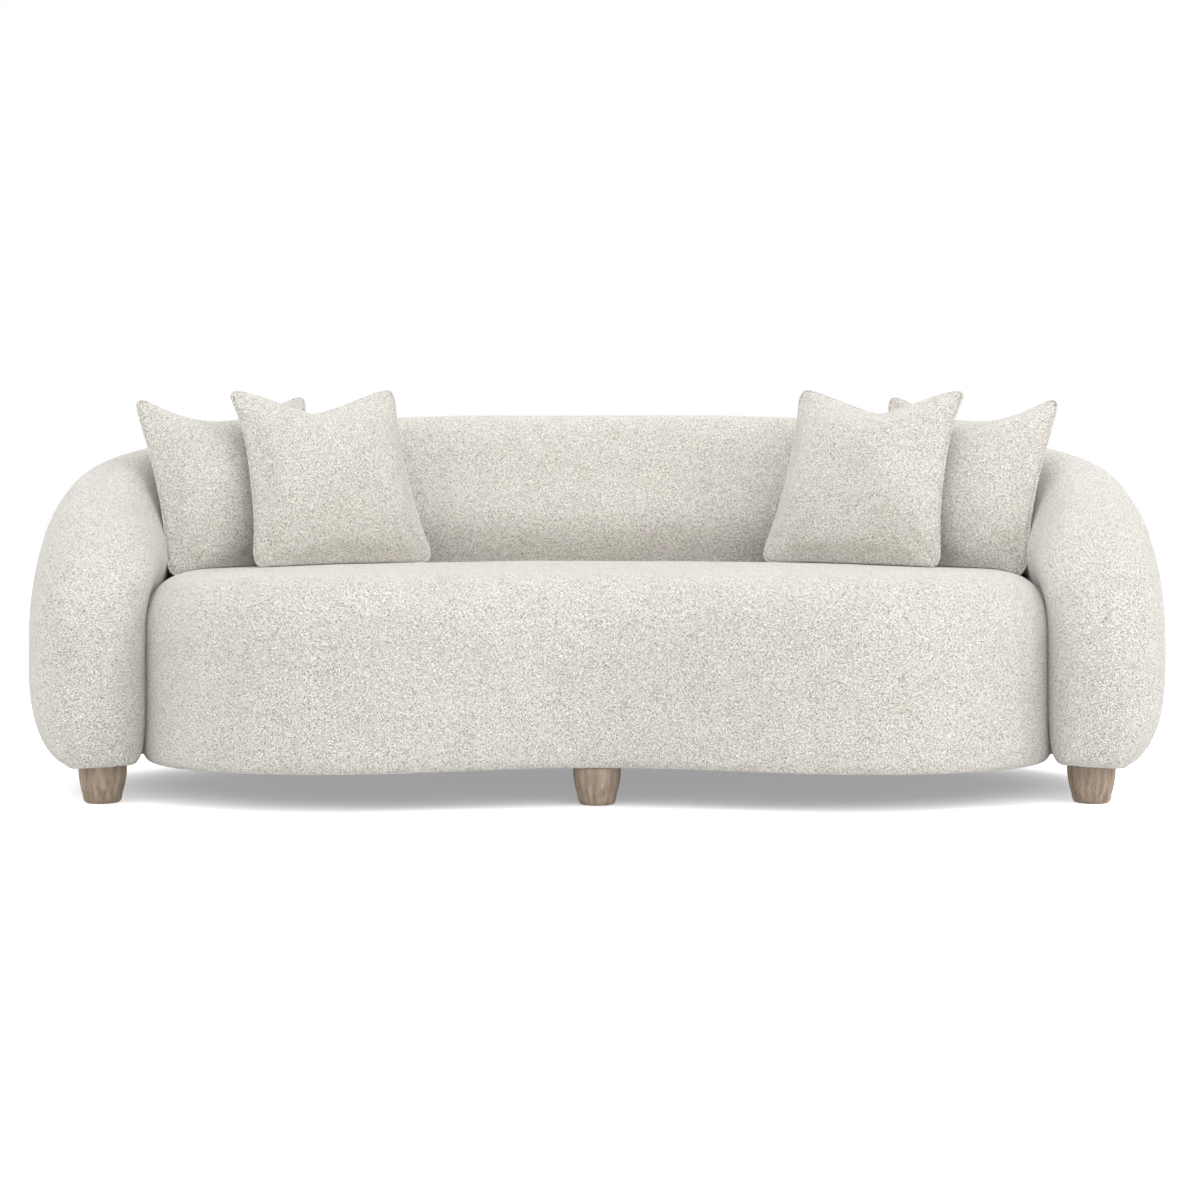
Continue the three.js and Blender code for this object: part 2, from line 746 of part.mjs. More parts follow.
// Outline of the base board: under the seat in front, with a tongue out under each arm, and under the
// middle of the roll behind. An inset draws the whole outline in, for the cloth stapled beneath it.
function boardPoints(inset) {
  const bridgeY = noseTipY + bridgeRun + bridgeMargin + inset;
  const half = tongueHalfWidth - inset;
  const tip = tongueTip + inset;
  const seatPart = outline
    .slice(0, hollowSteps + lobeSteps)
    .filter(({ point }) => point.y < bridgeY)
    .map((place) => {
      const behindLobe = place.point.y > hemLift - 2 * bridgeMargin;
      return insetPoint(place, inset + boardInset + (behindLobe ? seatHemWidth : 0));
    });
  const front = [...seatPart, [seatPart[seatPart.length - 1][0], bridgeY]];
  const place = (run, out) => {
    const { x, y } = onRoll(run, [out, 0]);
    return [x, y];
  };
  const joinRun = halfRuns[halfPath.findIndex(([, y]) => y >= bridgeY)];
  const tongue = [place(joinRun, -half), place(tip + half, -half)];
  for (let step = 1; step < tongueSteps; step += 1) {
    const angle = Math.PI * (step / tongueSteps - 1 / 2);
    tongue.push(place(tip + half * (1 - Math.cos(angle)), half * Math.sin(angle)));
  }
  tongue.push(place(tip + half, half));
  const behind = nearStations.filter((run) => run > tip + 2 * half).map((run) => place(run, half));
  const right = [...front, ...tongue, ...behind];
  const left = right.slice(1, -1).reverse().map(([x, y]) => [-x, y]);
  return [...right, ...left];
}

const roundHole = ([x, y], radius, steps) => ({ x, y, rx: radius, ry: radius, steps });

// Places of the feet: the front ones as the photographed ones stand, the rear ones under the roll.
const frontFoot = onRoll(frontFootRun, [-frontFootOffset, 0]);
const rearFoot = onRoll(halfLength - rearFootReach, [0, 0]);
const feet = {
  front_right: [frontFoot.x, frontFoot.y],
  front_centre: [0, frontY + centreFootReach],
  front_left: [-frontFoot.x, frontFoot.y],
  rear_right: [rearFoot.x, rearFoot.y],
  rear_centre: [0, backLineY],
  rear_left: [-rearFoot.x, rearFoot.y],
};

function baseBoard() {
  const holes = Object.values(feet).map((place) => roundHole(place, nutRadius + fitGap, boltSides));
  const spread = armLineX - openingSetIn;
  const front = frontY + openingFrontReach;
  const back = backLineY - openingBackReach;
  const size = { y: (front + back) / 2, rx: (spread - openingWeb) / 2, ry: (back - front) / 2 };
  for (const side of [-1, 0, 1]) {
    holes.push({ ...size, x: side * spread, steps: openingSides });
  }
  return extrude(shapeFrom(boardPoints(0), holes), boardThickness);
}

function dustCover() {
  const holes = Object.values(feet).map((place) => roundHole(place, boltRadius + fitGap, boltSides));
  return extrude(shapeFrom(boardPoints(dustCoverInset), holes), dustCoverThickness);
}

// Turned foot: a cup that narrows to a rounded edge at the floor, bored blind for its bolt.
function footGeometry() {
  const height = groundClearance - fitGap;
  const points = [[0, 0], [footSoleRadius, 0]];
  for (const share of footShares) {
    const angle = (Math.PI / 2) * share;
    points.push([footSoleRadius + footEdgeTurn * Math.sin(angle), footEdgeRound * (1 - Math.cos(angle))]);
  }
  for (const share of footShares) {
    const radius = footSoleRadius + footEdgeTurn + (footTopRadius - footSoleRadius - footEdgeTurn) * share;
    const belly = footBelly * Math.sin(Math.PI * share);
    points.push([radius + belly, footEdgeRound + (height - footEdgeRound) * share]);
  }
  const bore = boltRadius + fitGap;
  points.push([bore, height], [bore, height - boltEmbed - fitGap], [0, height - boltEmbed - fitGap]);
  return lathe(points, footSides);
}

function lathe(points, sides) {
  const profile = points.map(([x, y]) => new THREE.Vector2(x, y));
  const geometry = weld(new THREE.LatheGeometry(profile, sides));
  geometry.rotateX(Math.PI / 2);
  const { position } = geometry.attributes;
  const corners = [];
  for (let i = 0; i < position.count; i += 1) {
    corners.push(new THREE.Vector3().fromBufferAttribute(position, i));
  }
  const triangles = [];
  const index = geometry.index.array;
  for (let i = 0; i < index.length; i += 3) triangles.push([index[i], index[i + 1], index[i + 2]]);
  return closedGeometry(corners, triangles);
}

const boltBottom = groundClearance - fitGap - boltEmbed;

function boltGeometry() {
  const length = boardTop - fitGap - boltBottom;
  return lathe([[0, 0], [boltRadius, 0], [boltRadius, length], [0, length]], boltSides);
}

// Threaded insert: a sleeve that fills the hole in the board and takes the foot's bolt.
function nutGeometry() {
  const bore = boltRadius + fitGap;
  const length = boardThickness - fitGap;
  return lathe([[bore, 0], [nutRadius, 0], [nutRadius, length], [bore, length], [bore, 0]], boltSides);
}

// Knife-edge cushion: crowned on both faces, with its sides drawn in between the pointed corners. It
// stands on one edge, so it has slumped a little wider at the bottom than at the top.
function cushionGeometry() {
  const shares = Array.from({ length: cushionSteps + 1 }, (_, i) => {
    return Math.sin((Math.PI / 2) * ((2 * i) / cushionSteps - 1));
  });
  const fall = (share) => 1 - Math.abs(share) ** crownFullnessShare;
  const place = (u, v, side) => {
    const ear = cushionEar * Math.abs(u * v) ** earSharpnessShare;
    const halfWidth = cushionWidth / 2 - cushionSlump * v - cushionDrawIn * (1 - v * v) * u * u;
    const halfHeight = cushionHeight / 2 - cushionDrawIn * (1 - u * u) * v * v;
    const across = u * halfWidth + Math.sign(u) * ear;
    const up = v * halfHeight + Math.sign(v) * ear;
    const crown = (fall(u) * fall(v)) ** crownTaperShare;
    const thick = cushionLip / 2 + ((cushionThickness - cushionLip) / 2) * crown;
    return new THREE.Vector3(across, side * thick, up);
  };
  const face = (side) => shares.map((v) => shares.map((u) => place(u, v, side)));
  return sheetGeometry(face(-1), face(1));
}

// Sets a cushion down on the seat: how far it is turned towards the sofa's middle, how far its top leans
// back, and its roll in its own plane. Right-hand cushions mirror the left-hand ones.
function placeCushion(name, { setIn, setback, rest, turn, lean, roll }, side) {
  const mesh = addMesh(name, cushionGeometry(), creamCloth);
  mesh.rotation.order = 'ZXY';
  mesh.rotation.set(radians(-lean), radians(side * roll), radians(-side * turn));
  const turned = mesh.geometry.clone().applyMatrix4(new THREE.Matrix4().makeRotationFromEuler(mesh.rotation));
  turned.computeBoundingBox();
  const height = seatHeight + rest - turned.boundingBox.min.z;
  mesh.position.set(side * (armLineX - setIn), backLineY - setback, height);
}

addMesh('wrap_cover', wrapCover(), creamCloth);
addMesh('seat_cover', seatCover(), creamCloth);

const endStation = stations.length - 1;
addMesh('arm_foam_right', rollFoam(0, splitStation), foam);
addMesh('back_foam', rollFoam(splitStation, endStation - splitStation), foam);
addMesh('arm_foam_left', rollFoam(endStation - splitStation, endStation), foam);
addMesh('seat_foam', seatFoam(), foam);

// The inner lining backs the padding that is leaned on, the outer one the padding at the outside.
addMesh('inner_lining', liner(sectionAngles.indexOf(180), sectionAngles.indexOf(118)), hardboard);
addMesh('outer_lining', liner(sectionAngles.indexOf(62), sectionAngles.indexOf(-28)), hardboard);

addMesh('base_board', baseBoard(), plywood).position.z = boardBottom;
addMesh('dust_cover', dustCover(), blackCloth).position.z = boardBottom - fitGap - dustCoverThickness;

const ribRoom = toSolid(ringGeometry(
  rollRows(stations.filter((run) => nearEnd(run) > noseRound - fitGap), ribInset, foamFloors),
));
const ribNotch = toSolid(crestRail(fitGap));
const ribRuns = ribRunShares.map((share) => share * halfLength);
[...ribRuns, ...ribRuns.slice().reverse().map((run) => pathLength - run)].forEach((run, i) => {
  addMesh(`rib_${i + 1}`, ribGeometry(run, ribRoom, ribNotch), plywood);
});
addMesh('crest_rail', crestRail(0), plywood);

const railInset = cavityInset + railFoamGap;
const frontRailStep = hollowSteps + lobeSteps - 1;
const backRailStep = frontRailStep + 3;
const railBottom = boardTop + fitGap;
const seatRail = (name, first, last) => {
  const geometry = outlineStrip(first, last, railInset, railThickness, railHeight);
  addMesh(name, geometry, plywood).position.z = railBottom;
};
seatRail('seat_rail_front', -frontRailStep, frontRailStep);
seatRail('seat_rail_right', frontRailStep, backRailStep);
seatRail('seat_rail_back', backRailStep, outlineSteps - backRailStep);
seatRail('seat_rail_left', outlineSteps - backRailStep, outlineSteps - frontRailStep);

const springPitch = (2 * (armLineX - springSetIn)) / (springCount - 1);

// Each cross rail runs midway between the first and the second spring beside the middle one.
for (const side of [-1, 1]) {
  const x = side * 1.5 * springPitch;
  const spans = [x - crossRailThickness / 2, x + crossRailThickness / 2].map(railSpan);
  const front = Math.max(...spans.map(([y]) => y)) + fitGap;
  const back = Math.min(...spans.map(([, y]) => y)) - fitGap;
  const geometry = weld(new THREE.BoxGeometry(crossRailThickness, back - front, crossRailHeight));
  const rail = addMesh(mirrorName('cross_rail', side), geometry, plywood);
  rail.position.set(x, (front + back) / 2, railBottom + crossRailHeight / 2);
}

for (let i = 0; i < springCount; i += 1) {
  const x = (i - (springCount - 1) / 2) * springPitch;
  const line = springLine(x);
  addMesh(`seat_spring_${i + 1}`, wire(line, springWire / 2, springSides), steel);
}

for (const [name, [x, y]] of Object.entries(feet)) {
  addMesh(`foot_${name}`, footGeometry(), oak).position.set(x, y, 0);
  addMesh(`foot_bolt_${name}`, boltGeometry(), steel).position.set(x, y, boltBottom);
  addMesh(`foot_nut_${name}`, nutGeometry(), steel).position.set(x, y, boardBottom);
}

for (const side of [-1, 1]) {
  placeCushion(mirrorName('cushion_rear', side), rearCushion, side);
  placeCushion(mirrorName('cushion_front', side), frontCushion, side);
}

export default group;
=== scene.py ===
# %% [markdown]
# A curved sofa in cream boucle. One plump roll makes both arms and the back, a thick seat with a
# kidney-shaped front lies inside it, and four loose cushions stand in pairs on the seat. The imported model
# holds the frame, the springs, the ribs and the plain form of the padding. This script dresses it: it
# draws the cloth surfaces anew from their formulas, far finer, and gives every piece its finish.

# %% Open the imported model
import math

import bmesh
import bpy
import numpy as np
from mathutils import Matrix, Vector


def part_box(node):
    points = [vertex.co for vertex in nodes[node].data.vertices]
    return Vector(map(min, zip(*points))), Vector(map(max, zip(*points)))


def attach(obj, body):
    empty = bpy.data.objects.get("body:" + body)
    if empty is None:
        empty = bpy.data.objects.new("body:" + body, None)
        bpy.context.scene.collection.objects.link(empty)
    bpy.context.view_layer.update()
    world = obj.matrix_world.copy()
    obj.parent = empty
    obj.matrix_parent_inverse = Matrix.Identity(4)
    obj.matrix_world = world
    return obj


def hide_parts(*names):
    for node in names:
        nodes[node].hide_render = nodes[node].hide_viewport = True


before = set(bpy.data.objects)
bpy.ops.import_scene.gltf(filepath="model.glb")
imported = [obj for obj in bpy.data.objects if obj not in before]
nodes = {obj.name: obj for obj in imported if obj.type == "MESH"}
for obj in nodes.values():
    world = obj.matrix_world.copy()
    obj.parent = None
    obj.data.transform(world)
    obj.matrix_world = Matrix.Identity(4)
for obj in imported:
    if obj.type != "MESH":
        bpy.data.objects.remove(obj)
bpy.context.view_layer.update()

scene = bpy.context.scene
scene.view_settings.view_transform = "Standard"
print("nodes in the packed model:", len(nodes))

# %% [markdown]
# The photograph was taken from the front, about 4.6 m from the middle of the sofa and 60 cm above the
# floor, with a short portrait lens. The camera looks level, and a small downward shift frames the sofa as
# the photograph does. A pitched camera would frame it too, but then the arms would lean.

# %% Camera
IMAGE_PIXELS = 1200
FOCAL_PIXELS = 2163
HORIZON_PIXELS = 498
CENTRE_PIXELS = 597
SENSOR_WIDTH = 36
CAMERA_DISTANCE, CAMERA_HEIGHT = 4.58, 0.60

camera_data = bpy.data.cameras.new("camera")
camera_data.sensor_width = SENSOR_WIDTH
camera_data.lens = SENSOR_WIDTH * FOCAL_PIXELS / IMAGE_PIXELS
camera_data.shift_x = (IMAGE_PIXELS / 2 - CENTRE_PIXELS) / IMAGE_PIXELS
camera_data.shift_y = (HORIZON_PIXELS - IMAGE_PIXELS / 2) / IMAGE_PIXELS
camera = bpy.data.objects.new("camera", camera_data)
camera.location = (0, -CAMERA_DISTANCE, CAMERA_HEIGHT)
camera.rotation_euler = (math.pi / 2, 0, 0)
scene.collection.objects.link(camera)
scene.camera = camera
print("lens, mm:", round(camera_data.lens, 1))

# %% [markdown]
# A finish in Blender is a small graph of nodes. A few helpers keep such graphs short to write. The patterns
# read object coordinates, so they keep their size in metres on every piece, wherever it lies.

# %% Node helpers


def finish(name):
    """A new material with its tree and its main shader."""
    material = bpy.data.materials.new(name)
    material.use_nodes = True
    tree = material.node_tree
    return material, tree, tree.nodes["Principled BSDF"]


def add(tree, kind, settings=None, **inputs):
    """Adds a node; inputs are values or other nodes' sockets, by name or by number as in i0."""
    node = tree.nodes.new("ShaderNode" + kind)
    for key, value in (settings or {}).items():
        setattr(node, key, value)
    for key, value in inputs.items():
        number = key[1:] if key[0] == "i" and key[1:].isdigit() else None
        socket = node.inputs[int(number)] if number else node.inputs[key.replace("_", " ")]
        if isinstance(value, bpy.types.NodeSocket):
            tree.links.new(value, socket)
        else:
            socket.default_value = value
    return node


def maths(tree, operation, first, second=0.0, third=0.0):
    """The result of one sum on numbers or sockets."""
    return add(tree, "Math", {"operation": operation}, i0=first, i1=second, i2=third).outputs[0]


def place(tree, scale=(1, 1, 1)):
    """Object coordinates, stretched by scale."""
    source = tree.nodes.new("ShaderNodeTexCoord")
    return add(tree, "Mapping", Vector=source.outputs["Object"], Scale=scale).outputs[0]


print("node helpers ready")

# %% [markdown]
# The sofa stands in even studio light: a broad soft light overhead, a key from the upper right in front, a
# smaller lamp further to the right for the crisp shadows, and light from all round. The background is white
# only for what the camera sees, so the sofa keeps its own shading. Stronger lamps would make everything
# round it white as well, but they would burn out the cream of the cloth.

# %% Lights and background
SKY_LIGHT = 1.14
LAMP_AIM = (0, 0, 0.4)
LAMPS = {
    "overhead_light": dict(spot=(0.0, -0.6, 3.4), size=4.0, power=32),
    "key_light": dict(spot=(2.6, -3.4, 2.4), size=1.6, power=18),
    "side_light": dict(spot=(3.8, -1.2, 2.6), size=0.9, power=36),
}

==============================

■ **What you need to do**:
Give back exactly the stretch that opens on the line with "zip(*points))), Vector(map(max, zip(*points)))" and closes on the line with "obj.parent = empty".

■ **Complete output**:
    return Vector(map(min, zip(*points))), Vector(map(max, zip(*points)))


def attach(obj, body):
    empty = bpy.data.objects.get("body:" + body)
    if empty is None:
        empty = bpy.data.objects.new("body:" + body, None)
        bpy.context.scene.collection.objects.link(empty)
    bpy.context.view_layer.update()
    world = obj.matrix_world.copy()
    obj.parent = empty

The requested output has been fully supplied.